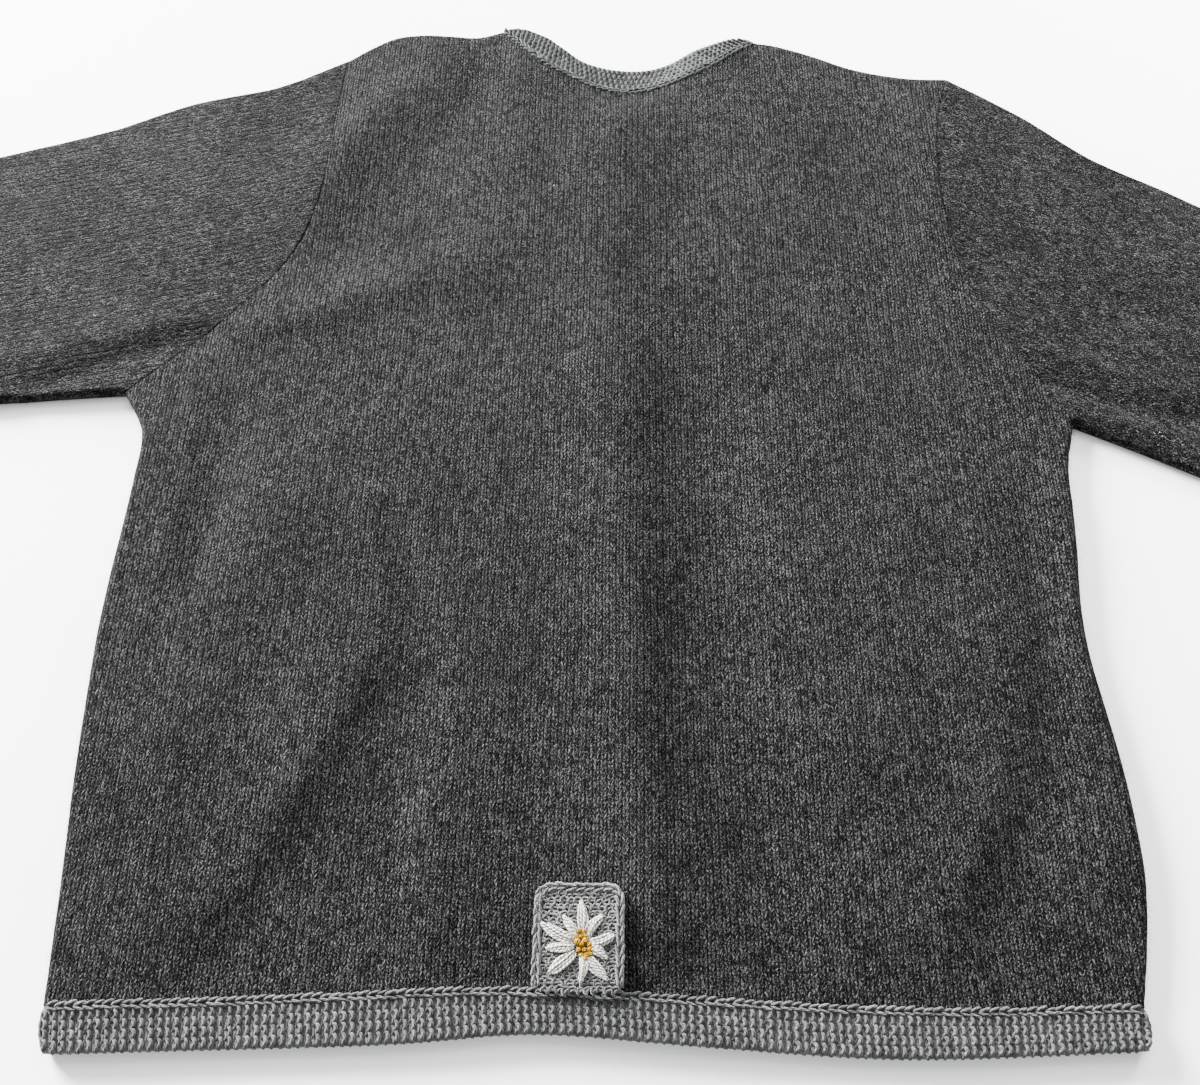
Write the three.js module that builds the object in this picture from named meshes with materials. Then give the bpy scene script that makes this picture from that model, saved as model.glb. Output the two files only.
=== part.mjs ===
// A knitted wool sweater that lies flat on a table with its back up.
//
// Millimetres. X is to the right as one looks at the back, Y runs from the hem to the neck, Z is up.
// The outlines are given from the middle of the hem's lower edge, and the last lines move the whole
// sweater so that its origin is at the middle of its underside.
//
// Each layer is a real wall. The front lies flat on the table and the back lies on the front. Side and
// shoulder seams run along the middle of a rounded fold, and the other seams are butted.
import * as THREE from "three";

// Thickness and air
const CLOTH = 2.3; // wall of the plain knitted pieces
const TRIM = 2.8; // wall of the crocheted bands
const PATCH = 2.4; // thickness of the crocheted patch
const SEAM = 0.3; // between two pieces at a seam
const AIR = 1; // least air between the front and the back
const LOFT = 2; // how much further up the back usually lies
const LEAST_LOFT = 0.5;
const MOST_LOFT = 6;
const ON_TABLE = 0.15; // under the back where nothing lies below it

// How finely each piece is divided
const SIDE_ROWS = 11; // hem to underarm
const ARMHOLE_ROWS = 11; // underarm to shoulder tip
const SHOULDER_COLUMNS = 6;
const NECK_COLUMNS = 10;
const SLEEVE_RINGS = 10;
const FOLD_STEPS = 2; // in each quarter of a rounded fold
const PATCH_CELLS = 6;
const CURVE_DIVISIONS = 400; // with which a curve's length is measured
const ABOVE_ALL = 100; // a height over the whole sweater

// Corners where seams meet
const UNDERARM_L = [-289, 354];
const UNDERARM_R = [277, 340];
const SHOULDER_L = [-186, 637];
const SHOULDER_R = [235, 625];
const NECK_L = [-78, 668];
const NECK_R = [103, 661];
const HEM_SEAM_L = [-260, 13];
const HEM_SEAM_R = [257, 20];
const HEM_EDGE_L = [-256, -8];
const HEM_EDGE_R = [256, 1];
const CUFF_SEAM_L = { top: [-707, 440], lower: [-677, 328] };
const CUFF_EDGE_L = { top: [-727, 434], lower: [-697, 322] };
const CUFF_SEAM_R = { top: [686, 278], lower: [622, 180] };
const CUFF_EDGE_R = { top: [704, 267], lower: [640, 168] };
const NECK_EDGE_L = [-62, 669];
const NECK_EDGE_R = [90, 664];

// Outlines between those corners. The cloth lies a little askew, so left and right differ.
const HEM_SEAM = [HEM_SEAM_L, [-165, 17], [-70, 22], [-25, 23], [72, 19], [165, 17], HEM_SEAM_R];
const HEM_EDGE = [HEM_EDGE_L, [-208, -6], [-92, -1], [-30, 4], [48, 0], [141, -4], HEM_EDGE_R];
const SIDE_L = [HEM_SEAM_L, [-264, 65], [-270, 130], [-274, 210], [-273, 305], [-277, 340], UNDERARM_L];
const SIDE_R = [HEM_SEAM_R, [268, 72], [268, 130], [261, 208], [266, 265], [271, 322], UNDERARM_R];
const ARMHOLE_L = [UNDERARM_L, [-264, 380], [-226, 423], [-200, 467], [-189, 522], [-188, 595], SHOULDER_L];
const ARMHOLE_R = [UNDERARM_R, [264, 367], [244, 402], [230, 437], [220, 490], [219, 545], [225, 592], SHOULDER_R];
const SHOULDER_LINE_L = [SHOULDER_L, [-157, 659], [-132, 664], [-96, 662], NECK_L];
const SHOULDER_LINE_R = [NECK_R, [135, 650], [170, 634], [205, 626], SHOULDER_R];
const BACK_NECK = [NECK_L, [-40, 631], [8, 612], [56, 626], NECK_R];
const FRONT_NECK = [NECK_L, [-63, 618], [-36, 566], [11, 543], [58, 564], [87, 612], NECK_R];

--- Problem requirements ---
Repeat the data exactly. Leave nothing out.

--- Exercise solution ---
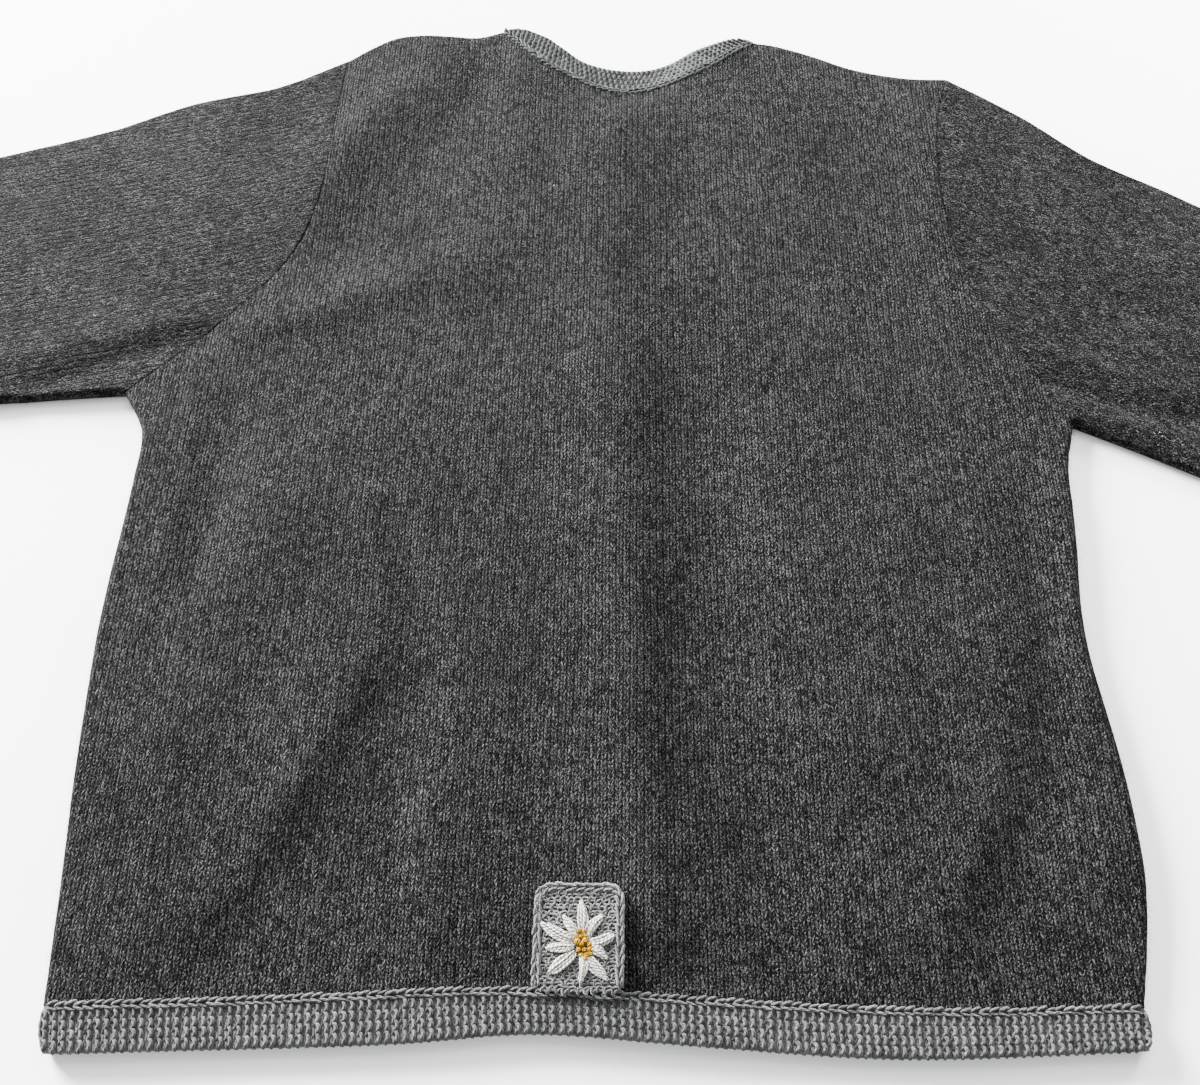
Write the three.js module that builds the object in this picture from named meshes with materials. Then give the bpy scene script that makes this picture from that model, saved as model.glb. Output the two files only.
=== part.mjs ===
// A knitted wool sweater that lies flat on a table with its back up.
//
// Millimetres. X is to the right as one looks at the back, Y runs from the hem to the neck, Z is up.
// The outlines are given from the middle of the hem's lower edge, and the last lines move the whole
// sweater so that its origin is at the middle of its underside.
//
// Each layer is a real wall. The front lies flat on the table and the back lies on the front. Side and
// shoulder seams run along the middle of a rounded fold, and the other seams are butted.
import * as THREE from "three";

// Thickness and air
const CLOTH = 2.3; // wall of the plain knitted pieces
const TRIM = 2.8; // wall of the crocheted bands
const PATCH = 2.4; // thickness of the crocheted patch
const SEAM = 0.3; // between two pieces at a seam
const AIR = 1; // least air between the front and the back
const LOFT = 2; // how much further up the back usually lies
const LEAST_LOFT = 0.5;
const MOST_LOFT = 6;
const ON_TABLE = 0.15; // under the back where nothing lies below it

// How finely each piece is divided
const SIDE_ROWS = 11; // hem to underarm
const ARMHOLE_ROWS = 11; // underarm to shoulder tip
const SHOULDER_COLUMNS = 6;
const NECK_COLUMNS = 10;
const SLEEVE_RINGS = 10;
const FOLD_STEPS = 2; // in each quarter of a rounded fold
const PATCH_CELLS = 6;
const CURVE_DIVISIONS = 400; // with which a curve's length is measured
const ABOVE_ALL = 100; // a height over the whole sweater

// Corners where seams meet
const UNDERARM_L = [-289, 354];
const UNDERARM_R = [277, 340];
const SHOULDER_L = [-186, 637];
const SHOULDER_R = [235, 625];
const NECK_L = [-78, 668];
const NECK_R = [103, 661];
const HEM_SEAM_L = [-260, 13];
const HEM_SEAM_R = [257, 20];
const HEM_EDGE_L = [-256, -8];
const HEM_EDGE_R = [256, 1];
const CUFF_SEAM_L = { top: [-707, 440], lower: [-677, 328] };
const CUFF_EDGE_L = { top: [-727, 434], lower: [-697, 322] };
const CUFF_SEAM_R = { top: [686, 278], lower: [622, 180] };
const CUFF_EDGE_R = { top: [704, 267], lower: [640, 168] };
const NECK_EDGE_L = [-62, 669];
const NECK_EDGE_R = [90, 664];

// Outlines between those corners. The cloth lies a little askew, so left and right differ.
const HEM_SEAM = [HEM_SEAM_L, [-165, 17], [-70, 22], [-25, 23], [72, 19], [165, 17], HEM_SEAM_R];
const HEM_EDGE = [HEM_EDGE_L, [-208, -6], [-92, -1], [-30, 4], [48, 0], [141, -4], HEM_EDGE_R];
const SIDE_L = [HEM_SEAM_L, [-264, 65], [-270, 130], [-274, 210], [-273, 305], [-277, 340], UNDERARM_L];
const SIDE_R = [HEM_SEAM_R, [268, 72], [268, 130], [261, 208], [266, 265], [271, 322], UNDERARM_R];
const ARMHOLE_L = [UNDERARM_L, [-264, 380], [-226, 423], [-200, 467], [-189, 522], [-188, 595], SHOULDER_L];
const ARMHOLE_R = [UNDERARM_R, [264, 367], [244, 402], [230, 437], [220, 490], [219, 545], [225, 592], SHOULDER_R];
const SHOULDER_LINE_L = [SHOULDER_L, [-157, 659], [-132, 664], [-96, 662], NECK_L];
const SHOULDER_LINE_R = [NECK_R, [135, 650], [170, 634], [205, 626], SHOULDER_R];
const BACK_NECK = [NECK_L, [-40, 631], [8, 612], [56, 626], NECK_R];
const FRONT_NECK = [NECK_L, [-63, 618], [-36, 566], [11, 543], [58, 564], [87, 612], NECK_R];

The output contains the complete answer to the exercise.